— start of DATASET CONTENT —
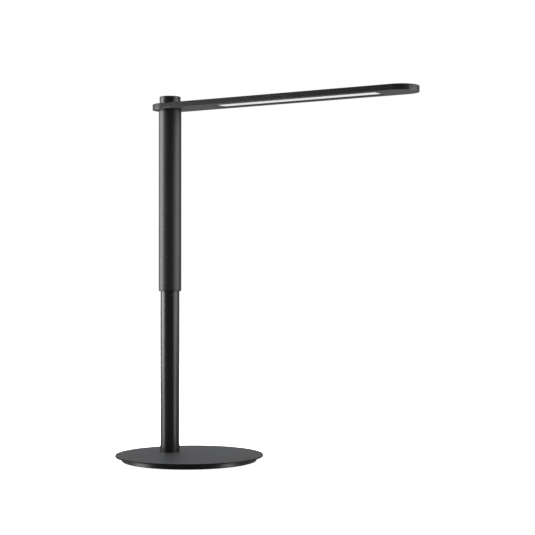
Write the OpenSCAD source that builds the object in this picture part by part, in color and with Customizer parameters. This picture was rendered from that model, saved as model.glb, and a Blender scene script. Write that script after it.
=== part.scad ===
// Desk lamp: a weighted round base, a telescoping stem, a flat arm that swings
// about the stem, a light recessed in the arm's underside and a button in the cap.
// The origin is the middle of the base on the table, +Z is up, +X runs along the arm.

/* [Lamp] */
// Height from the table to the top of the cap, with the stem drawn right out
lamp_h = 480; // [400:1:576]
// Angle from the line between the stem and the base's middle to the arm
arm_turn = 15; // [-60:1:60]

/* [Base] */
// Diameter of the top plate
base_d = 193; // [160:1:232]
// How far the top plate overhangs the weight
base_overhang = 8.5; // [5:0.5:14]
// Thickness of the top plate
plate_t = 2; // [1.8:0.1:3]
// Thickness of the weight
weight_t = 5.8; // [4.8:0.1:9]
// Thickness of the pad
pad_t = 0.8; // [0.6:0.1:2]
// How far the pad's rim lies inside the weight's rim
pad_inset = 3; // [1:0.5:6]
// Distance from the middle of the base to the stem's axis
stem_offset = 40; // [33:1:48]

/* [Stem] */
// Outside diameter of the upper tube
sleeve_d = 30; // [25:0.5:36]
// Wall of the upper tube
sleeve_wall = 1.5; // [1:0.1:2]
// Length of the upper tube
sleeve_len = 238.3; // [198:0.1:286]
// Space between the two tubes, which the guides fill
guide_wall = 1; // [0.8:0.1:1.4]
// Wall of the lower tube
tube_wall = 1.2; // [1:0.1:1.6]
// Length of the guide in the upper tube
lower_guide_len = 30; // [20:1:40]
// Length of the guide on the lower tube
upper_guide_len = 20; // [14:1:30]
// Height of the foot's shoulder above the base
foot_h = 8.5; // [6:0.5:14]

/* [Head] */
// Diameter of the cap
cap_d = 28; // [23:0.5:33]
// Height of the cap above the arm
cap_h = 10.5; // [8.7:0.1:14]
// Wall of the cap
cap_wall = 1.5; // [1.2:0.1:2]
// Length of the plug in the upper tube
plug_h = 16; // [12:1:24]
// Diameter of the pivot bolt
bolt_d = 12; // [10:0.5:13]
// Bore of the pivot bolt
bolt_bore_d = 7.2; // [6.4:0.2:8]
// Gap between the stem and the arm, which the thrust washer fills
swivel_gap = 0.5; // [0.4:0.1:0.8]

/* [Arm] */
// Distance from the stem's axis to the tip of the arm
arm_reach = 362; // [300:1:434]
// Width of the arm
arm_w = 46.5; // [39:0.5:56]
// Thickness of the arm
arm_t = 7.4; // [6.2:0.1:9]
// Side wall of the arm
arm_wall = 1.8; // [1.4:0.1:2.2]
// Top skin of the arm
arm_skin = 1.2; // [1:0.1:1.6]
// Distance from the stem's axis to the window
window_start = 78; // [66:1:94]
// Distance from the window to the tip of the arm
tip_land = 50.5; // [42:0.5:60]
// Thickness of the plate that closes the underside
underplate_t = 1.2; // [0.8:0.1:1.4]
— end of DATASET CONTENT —
• [TASK DESCRIPTION]:
Repeat the lines above exactly.

• [ANSWER BELOW]:
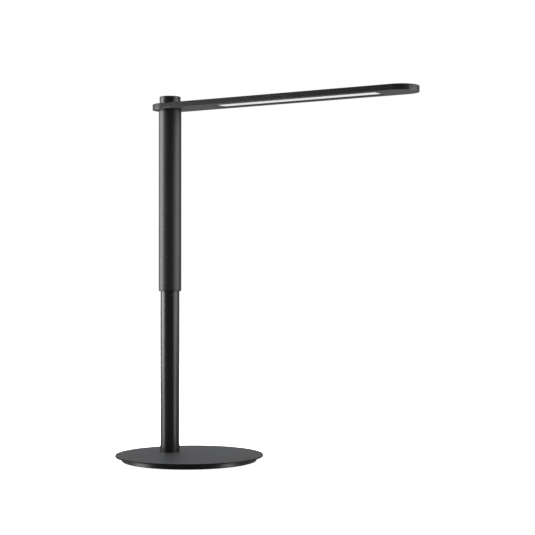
Write the OpenSCAD source that builds the object in this picture part by part, in color and with Customizer parameters. This picture was rendered from that model, saved as model.glb, and a Blender scene script. Write that script after it.
=== part.scad ===
// Desk lamp: a weighted round base, a telescoping stem, a flat arm that swings
// about the stem, a light recessed in the arm's underside and a button in the cap.
// The origin is the middle of the base on the table, +Z is up, +X runs along the arm.

/* [Lamp] */
// Height from the table to the top of the cap, with the stem drawn right out
lamp_h = 480; // [400:1:576]
// Angle from the line between the stem and the base's middle to the arm
arm_turn = 15; // [-60:1:60]

/* [Base] */
// Diameter of the top plate
base_d = 193; // [160:1:232]
// How far the top plate overhangs the weight
base_overhang = 8.5; // [5:0.5:14]
// Thickness of the top plate
plate_t = 2; // [1.8:0.1:3]
// Thickness of the weight
weight_t = 5.8; // [4.8:0.1:9]
// Thickness of the pad
pad_t = 0.8; // [0.6:0.1:2]
// How far the pad's rim lies inside the weight's rim
pad_inset = 3; // [1:0.5:6]
// Distance from the middle of the base to the stem's axis
stem_offset = 40; // [33:1:48]

/* [Stem] */
// Outside diameter of the upper tube
sleeve_d = 30; // [25:0.5:36]
// Wall of the upper tube
sleeve_wall = 1.5; // [1:0.1:2]
// Length of the upper tube
sleeve_len = 238.3; // [198:0.1:286]
// Space between the two tubes, which the guides fill
guide_wall = 1; // [0.8:0.1:1.4]
// Wall of the lower tube
tube_wall = 1.2; // [1:0.1:1.6]
// Length of the guide in the upper tube
lower_guide_len = 30; // [20:1:40]
// Length of the guide on the lower tube
upper_guide_len = 20; // [14:1:30]
// Height of the foot's shoulder above the base
foot_h = 8.5; // [6:0.5:14]

/* [Head] */
// Diameter of the cap
cap_d = 28; // [23:0.5:33]
// Height of the cap above the arm
cap_h = 10.5; // [8.7:0.1:14]
// Wall of the cap
cap_wall = 1.5; // [1.2:0.1:2]
// Length of the plug in the upper tube
plug_h = 16; // [12:1:24]
// Diameter of the pivot bolt
bolt_d = 12; // [10:0.5:13]
// Bore of the pivot bolt
bolt_bore_d = 7.2; // [6.4:0.2:8]
// Gap between the stem and the arm, which the thrust washer fills
swivel_gap = 0.5; // [0.4:0.1:0.8]

/* [Arm] */
// Distance from the stem's axis to the tip of the arm
arm_reach = 362; // [300:1:434]
// Width of the arm
arm_w = 46.5; // [39:0.5:56]
// Thickness of the arm
arm_t = 7.4; // [6.2:0.1:9]
// Side wall of the arm
arm_wall = 1.8; // [1.4:0.1:2.2]
// Top skin of the arm
arm_skin = 1.2; // [1:0.1:1.6]
// Distance from the stem's axis to the window
window_start = 78; // [66:1:94]
// Distance from the window to the tip of the arm
tip_land = 50.5; // [42:0.5:60]
// Thickness of the plate that closes the underside
underplate_t = 1.2; // [0.8:0.1:1.4]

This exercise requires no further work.